Has Aunt Matilda sent you a fruitcake for the holidays, a brick-like affair that looks and feels exactly like the one you found five years ago, forgotten in the back of a cupboard, and shipped to your cousin Rolf in secret retaliation for his previous year's gift of the stale gourmet peanut brittle that cost you fourteen hundred dollars in new bridgework? Did Rolf, suspecting skullduggery, press the thing into service as a bookend for a couple of years and then send it off, perhaps to his sister Gert (they never liked each other) who next launched it, freshly wrapped of course but otherwise cost-free (if not priceless) to her miserly Uncle Albert - Matilda's cousin? Has Aunt Matilda, though nobody's fool, now miscalculated the track of this fruitcake and landed it back with you, where it started? Not quite, because it didn't just fall out of the blue into that cupboard of yours in the first place; but you can't really remember where it did come from, can you? Consider this:
It was nearly Christmas 1579 as Francis Drake and his crew sailed the Golden Hind into the waters of what is now called the Indonesian Archipelago. They were two-thirds through their three-year "famous voyage" around the world, flush with victory and plunder. Drake was hoping to cap off the journey by gaining a potential commercial toehold for England in the region - and in the process he hoped to perhaps acquire a few tons of precious spices. Not least of all, he also needed to reprovision the Golden Hind for the long westward sail across the Indian Ocean. The wheeling and dealing to meet the first two goals, in which Drake succeeded as usual, had the side effect of meeting the last. But the consequences were felt far beyond the Golden Hind's larder, as we shall see.
In negotiating for trading contracts and spices, Drake came to meet the king of the island of Ternate, Babu. King Babu, whose impressive court and trappings are vividly described in the 1628 chronicle of the circumnavigation The World Encompassed, was interested in a potential military alliance with the English. In the course of various meetings, provisions were delivered to the Golden Hind:
"Accordingly ... we received what was there to be had ...an imperfect liquid sugar, a fruit ... cocoes ... and a kind of meal ...; whereof they make a kinde of cake which will keepe good at least 10 years; of this last we made the greatest quantity of our provision ..."
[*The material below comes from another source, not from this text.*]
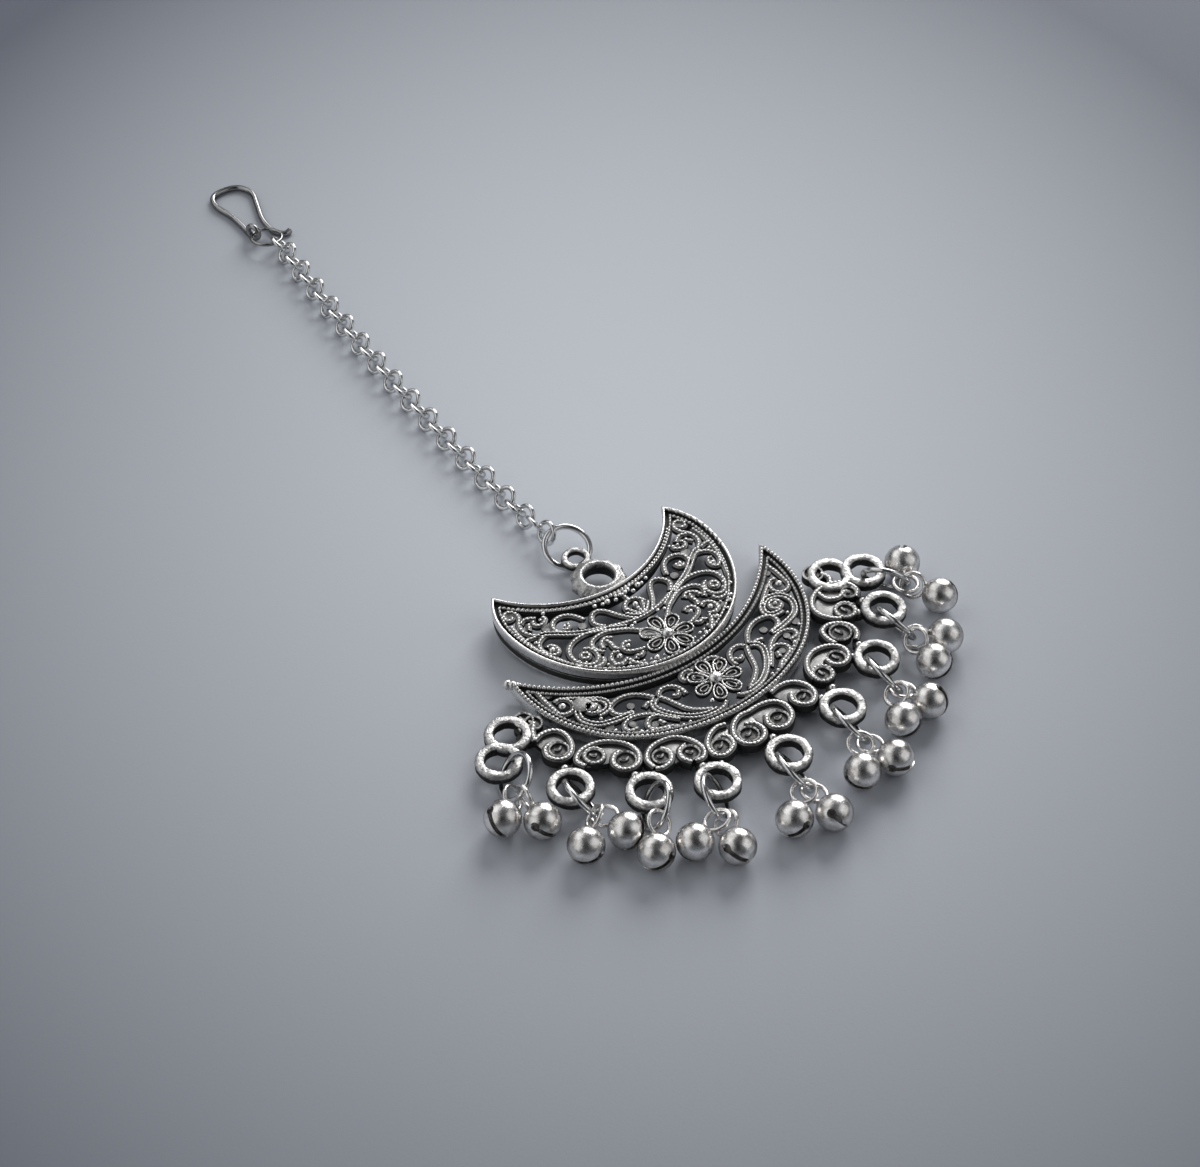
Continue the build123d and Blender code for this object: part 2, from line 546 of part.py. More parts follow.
def bell(row, shell):
    """A bell with its loop, turned to its place."""
    x, y, azimuth, elevation, loop_roll, slot_roll = row
    centre = Vector(x, y, BELL_RADIUS)
    axis = direction(azimuth, elevation)
    side = level_side(azimuth)
    across = side.rotate(Axis((0, 0, 0), axis), slot_roll + 90)
    placed = Plane(origin=centre, x_dir=across, z_dir=axis) * shell
    normal = side.rotate(Axis((0, 0, 0), axis), loop_roll)
    reach = BELL_RADIUS + LOOP_RADIUS - LOOP_SINK
    loop = wire_ring(centre + axis * reach, normal, LOOP_RADIUS, LOOP_WIRE)
    return placed.fuse(loop)


def chain_points():
    """Each link's centre, the chain's azimuth there and the lean of the link's normal."""
    a, b, c = CHAIN_CURVE
    y = CHAIN_START
    points = []
    for k in range(CHAIN_LINKS):
        first = k < len(FIRST_HEIGHTS)
        height = FIRST_HEIGHTS[k] if first else CHAIN_HEIGHT
        lean = FIRST_LEANS[k] if first else CHAIN_LEAN
        slope = b + 2 * c * y
        azimuth = 90 - math.degrees(math.atan(slope))
        points.append((Vector(a + b * y + c * y * y, y, height), azimuth, lean))
        y += LINK_PITCH / math.hypot(1, slope)
    return points


def chain():
    """The links, each a loose ring through the next."""
    links = []
    for k, (centre, azimuth, lean) in enumerate(chain_points()):
        side = 90 if k % 2 == 0 else -90
        normal = direction(azimuth + side, lean)
        links.append(wire_ring(centre, normal, LINK_RADIUS, LINK_WIRE))
    return Compound(links)


def hook():
    """The wire hook: an upright eyelet, the bow and a rounded tip."""
    nodes = biarc_nodes(HOOK_PATH)
    edges = [arc(p[0], q[0], p[1]) for p, q in zip(nodes, nodes[1:])]
    path = Pos(0, 0, HOOK_HEIGHT) * Wire(edges)
    heading = nodes[0][1]
    start = Plane(origin=(*HOOK_PATH[0], HOOK_HEIGHT), z_dir=(*heading, 0))
    wire = sweep(start * Circle(HOOK_WIRE), path=path)
    tip = Pos(*HOOK_PATH[-1], HOOK_HEIGHT) * Sphere(HOOK_TIP)
    eyelet = wire_ring((*HOOK_EYE, HOOK_WIRE + HOOK_EYE_RADIUS), direction(HOOK_EYE_TURN, 0),
                       HOOK_EYE_RADIUS, HOOK_WIRE)
    return wire.fuse(tip, eyelet)


def all_parts():
    """Every piece by its node name, in the layout."""
    parts = {"cast_pendant": cast_pendant(), "chain": chain(), "hook": hook()}
    parts["top_jump_ring"] = jump_ring(TOP_RING, TOP_RING_RADIUS, TOP_RING_WIRE)
    parts["hook_ring"] = jump_ring(HOOK_RING, HOOK_RING_RADIUS, HOOK_RING_WIRE)
    for name, row in DROP_RINGS.items():
        parts["jump_ring_" + name] = jump_ring(row, RING_RADIUS, RING_WIRE)
    shell = bell_shell()
    for name, row in BELLS.items():
        parts["bell_" + name] = bell(row, shell)
    return parts


def main():
    """Build every piece, move it to the part's origin and write it out."""
    os.makedirs("parts", exist_ok=True)
    to_origin = Pos(-ORIGIN[0], -ORIGIN[1], 0)
    for name, solid in all_parts().items():
        export_step(to_origin * solid, f"parts/{name}.step")


if __name__ == "__main__":
    main()
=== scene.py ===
# %% [markdown]
# # A maang tikka in Blender
# A maang tikka is worn on the parting of the hair: a wire hook holds a chain, and the chain holds a
# cast silver pendant over the forehead. This one has two pierced crescents, a scroll border and
# small hollow bells on rings.
#
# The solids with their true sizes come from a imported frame. The bells keep those solids and only
# need good metal. The casting has far finer ornament than a solid model can hold, so it is rebuilt
# here as meshes in the same place. Rings, chain and hook are drawn again as smooth round wire.

# %% Load the frame
from math import asin, atan, atan2, copysign, cos, degrees, dist, hypot, pi, radians, sin, sqrt
from random import random, seed, uniform
import bpy
from mathutils import Matrix, Vector


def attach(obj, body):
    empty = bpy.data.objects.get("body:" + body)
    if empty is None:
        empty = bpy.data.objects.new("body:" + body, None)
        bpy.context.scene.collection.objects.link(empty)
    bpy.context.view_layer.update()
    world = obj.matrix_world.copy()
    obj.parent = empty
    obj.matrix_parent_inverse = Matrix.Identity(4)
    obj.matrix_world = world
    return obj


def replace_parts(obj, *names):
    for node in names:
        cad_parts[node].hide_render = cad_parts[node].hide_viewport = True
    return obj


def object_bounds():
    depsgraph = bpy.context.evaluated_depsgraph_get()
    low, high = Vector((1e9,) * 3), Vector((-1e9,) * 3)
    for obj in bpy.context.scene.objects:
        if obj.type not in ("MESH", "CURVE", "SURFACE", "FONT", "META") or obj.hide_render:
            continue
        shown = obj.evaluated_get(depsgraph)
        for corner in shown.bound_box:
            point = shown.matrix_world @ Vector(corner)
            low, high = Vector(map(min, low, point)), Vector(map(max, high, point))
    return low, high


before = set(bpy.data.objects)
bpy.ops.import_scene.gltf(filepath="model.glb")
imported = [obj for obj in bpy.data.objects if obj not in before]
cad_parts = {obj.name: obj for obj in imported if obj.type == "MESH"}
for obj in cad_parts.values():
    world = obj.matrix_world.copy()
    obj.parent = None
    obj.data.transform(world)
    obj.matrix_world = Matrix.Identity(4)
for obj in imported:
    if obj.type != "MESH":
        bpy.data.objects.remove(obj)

SCENE = bpy.context.scene
CAD_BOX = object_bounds()
MM = 0.001
seed(12)
print("frame:", len(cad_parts), "nodes, box", [round(v, 4) for v in CAD_BOX[1] - CAD_BOX[0]])

# %% [markdown]
# ## Shader maths that reads like maths
# A small class wraps an output socket and overloads the operators, so that a mask can be written as
# `1 - worn * 0.5`. One method makes every other node, from its type, its settings and its inputs.


# %% Socket maths
class Value:
    """An output socket that can be used in expressions."""

    def __init__(self, tree, socket):
        self.tree = tree
        self.socket = socket

    @classmethod
    def node(cls, tree, kind, settings=None, output=0, numbered=None, **named):
        """A node: its settings first, then its inputs by number, or by name with _ for a space."""
        made = tree.nodes.new(kind)
        for key, item in (settings or {}).items():
            setattr(made, key, item)
        for key, item in (numbered or {}).items():
            plug(tree, made.inputs[key], item)
        for key, item in named.items():
            plug(tree, made.inputs[key.replace("_", " ")], item)
        return cls(tree, made.outputs[output])

    def maths(self, operation, *others):
        """A Math node on this value and the others."""
        places = dict(enumerate((self, *others)))
        return Value.node(self.tree, "ShaderNodeMath", {"operation": operation}, numbered=places)

    def __add__(self, other):
        return self.maths("ADD", other)

    def __mul__(self, other):
        return self.maths("MULTIPLY", other)

    def __sub__(self, other):
        return self.maths("SUBTRACT", other)

    def __rsub__(self, other):
        return (self * -1.0) + other

    def __pow__(self, other):
        return self.maths("POWER", other)

    __radd__ = __add__
    __rmul__ = __mul__

    def clamped(self):
        return self.maths("MAXIMUM", 0.0).maths("MINIMUM", 1.0)

    def step(self, low, high):
        """0 below low, 1 above high, and a straight run between."""
        return ((self - low) * (1.0 / (high - low))).clamped()


def plug(tree, target, item):
    """Sets an input to a number or colour, or links it to a Value."""
    if isinstance(item, Value):
        tree.links.new(item.socket, target)
    else:
        target.default_value = item


# %% [markdown]
# ## What every finish needs
# Each finish is one Principled shader, varied by noise in the object's own metres.

# %% Colours, noise and a bare material
COLOUR_A, COLOUR_B = 6, 7  # the colour inputs of a Mix node
MIXED_COLOUR = 2  # and its colour output


def mix_colour(factor, first, second):
    """A blend of two colours, by a factor that is a Value."""
    return Value.node(factor.tree, "ShaderNodeMix", {"data_type": "RGBA"}, MIXED_COLOUR,
                      {COLOUR_A: first, COLOUR_B: second}, Factor=factor)


def grey(level, warm=0.0):
    """A grey of a level, a little warm or cool."""
    return (level * (1 + warm), level, level * (1 - warm), 1.0)


def noise(place, scale, detail):
    """Noise between 0 and 1, its scale in features per metre."""
    return Value.node(place.tree, "ShaderNodeTexNoise", Vector=place, Scale=scale, Detail=detail,
                      Roughness=0.6)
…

The World Encompassed, p.89
However, shortly after leaving Teranate Drake found an uninhabited and bountiful little island where the Golden Hind stayed for 26 days while repairs were made and an abundance of food was gathered. Thus King Babu's fruitcakes were not needed after all and, as was to become the norm, were promptly forgotten - tucked away in the nooks and crannies of the Golden Hind. When she arrived home in England and after all the silver and gold and other treasure had been unloaded, a few were found here and there - some no doubt having been used as wheel-chocks for cannon carriages, others as doorstops and perhaps as caulking-mallets - but most were discovered lying innocently in the bottom of the ship, looking like ballast stones (and nearly as heavy).
On mention of the confections (to stretch the term) to Drake by those charged with placing the Golden Hind on display at Deptford, he shrugged and, it again almost being Christmas, casually ordered that they be distributed among the townsfolk. Drake never realized that with this mild remark he had fired a broadside equal to any he ever touched off against an invading armada, a rippling cascade of indestructible oblong cannon balls that ricochet without end through time and space, carooming worldwide through cuboards and closets - including yours and Aunt Matilda's - and that occasionally become briefly visible beneath a Christmas tree, towards the back of the pile of presents, where once noticed they invariably elicit a comment like "Who's that from? You know, it sure does look just like that fruitcake we sent Uncle Charlie in '86."